The GBP/USD displayed another week of volatility which likely caused surprises which were both good and bad for speculators pursuing the currency pair.
The GBP/USD has delivered another week of rather nasty volatile results for speculators who like to trade one of the world’s most famous currency pairs. Whipsaw like price action probably caused plenty of harm to speculators unprepared for the rather steep swings in value which also sparked solid reversals. Rather than being a polite and quiet Forex pair that a speculator can pursue with tranquil results, the GBP/USD fell and rose as nervous sentiment reacted to data and central banking policy.
The GBP/USD will begin this coming week significantly below its starting point last week. Tomorrow’s opening should be watched carefully to see where behavioral sentiment takes the GBP/USD next. The starting point will be around the 1.13728 realm upon opening, but speculators should count on fast conditions to remain dynamic in the near-term.
Central Banks were Noisier than Expected Last Week and the GBP/USD Responded
On Thursday, after the Bank of England’s interest rate hike and rhetoric that the U.K is in recession and the public should expect tough economic months ahead, the GBP/USD sank like a stone to the 1.11450 vicinity. This happened after Wednesday’s price action which remained almost calm when the U.S Federal Reserve said it will continue to remain rather hawkish regarding interest rate policy. Instead of offering tranquil words for financial houses, both the Federal Reserve and Bank of England rattled sentiment and left traders feeling more uneasy about outlook.
On Friday the GBP/USD did recover and climbed back to nearly the 1.14000 level before giving up some value and going into the weekend. Early last week – on Monday – the GBP/USD did trade above the 1.16000 juncture briefly.Storm clouds on the horizon and behavioral sentiment could affect the GBP/USD this week once again.
U.S Mid-Term Elections are this coming Tuesday and Results will Cause a Reaction
U.S mid-term elections will take place on Tuesday and it appears the Republican Party in the States may recapture control of the Congress and Senate. What this means for U.S economic policy is unclear, but it may mean that a shift in government stimulus policy will slow down, which investors may be keen to see. However, the vote needs to happen first and if the Democrats hold onto power in Congressional halls, this may create further worries. On Wednesday morning a solid idea will be known regarding where power is situated. Financial houses tend to like when Washington has a White House ruled by one party and Congress is ruled by another. This mixed result could actually create more calm for the GBP/USD, but will it happen?
GBP/USD Weekly Outlook:
Speculative price range for GBP/USD is 1.11470 to 1.17450
Having touched a fast and volatile low of nearly 1.11450 last week, traders know this depth can happen again. However, the thought process that this number may act as a very durable support barrier may prove to be logical. Certainly the GBP/USD has traded below this value in the past couple of months, but in the coming week, speculators may feel that targets of 1.13000, 1.12750 and 1.12500 below are justified. If the GBP/USD sells at these depths it would seem to be oversold. Traders may use these values as a place to ignite buying wagers while looking for upside reversals.

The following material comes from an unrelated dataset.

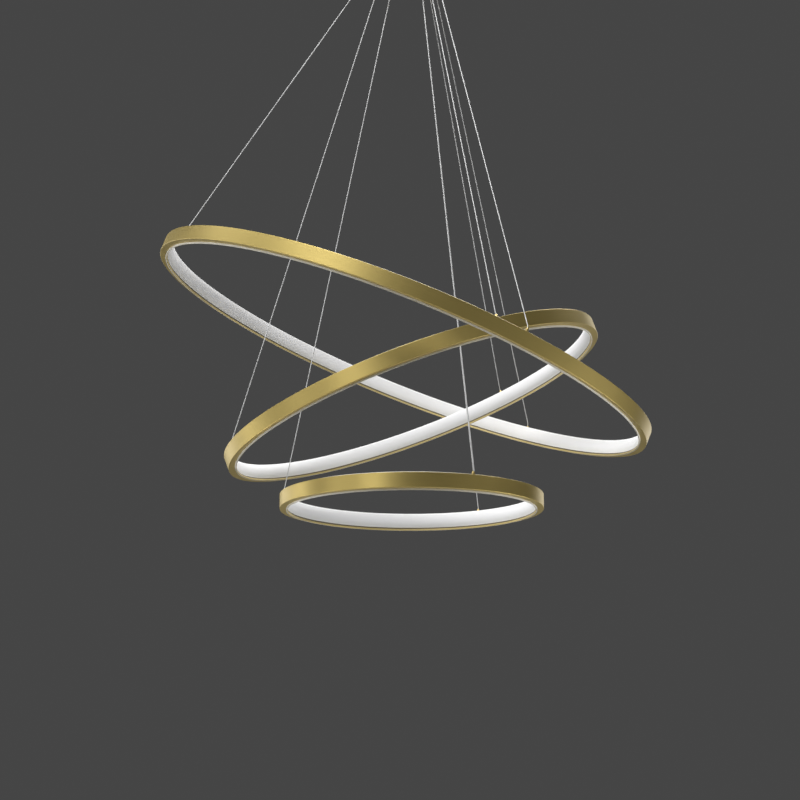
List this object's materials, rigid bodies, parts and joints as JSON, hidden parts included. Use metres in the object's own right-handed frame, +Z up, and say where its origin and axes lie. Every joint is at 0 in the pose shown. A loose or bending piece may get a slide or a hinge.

Nervous conditions are quite strong and the results of the GBP/USD may continue to demonstrate this fragile sentiment. However, from a speculative point of view for betting on the GBP/USD, it would seem anything below the 1.12400 mark should raise suspicious eyebrows technically. Yes, the GBP/USD has traded lower as already noted, risk management will be essential.
Speculators aiming on moves upward should remain realistic. Targeting results above 1.15500 may be a stretch too far, but limited buying pursuit seems justified from a speculative point of view. Financial houses based on the volatile and choppy conditions last week are still likely looking for ‘fair’ equilibrium in the GBP/USD and may believe the price should be slightly higher.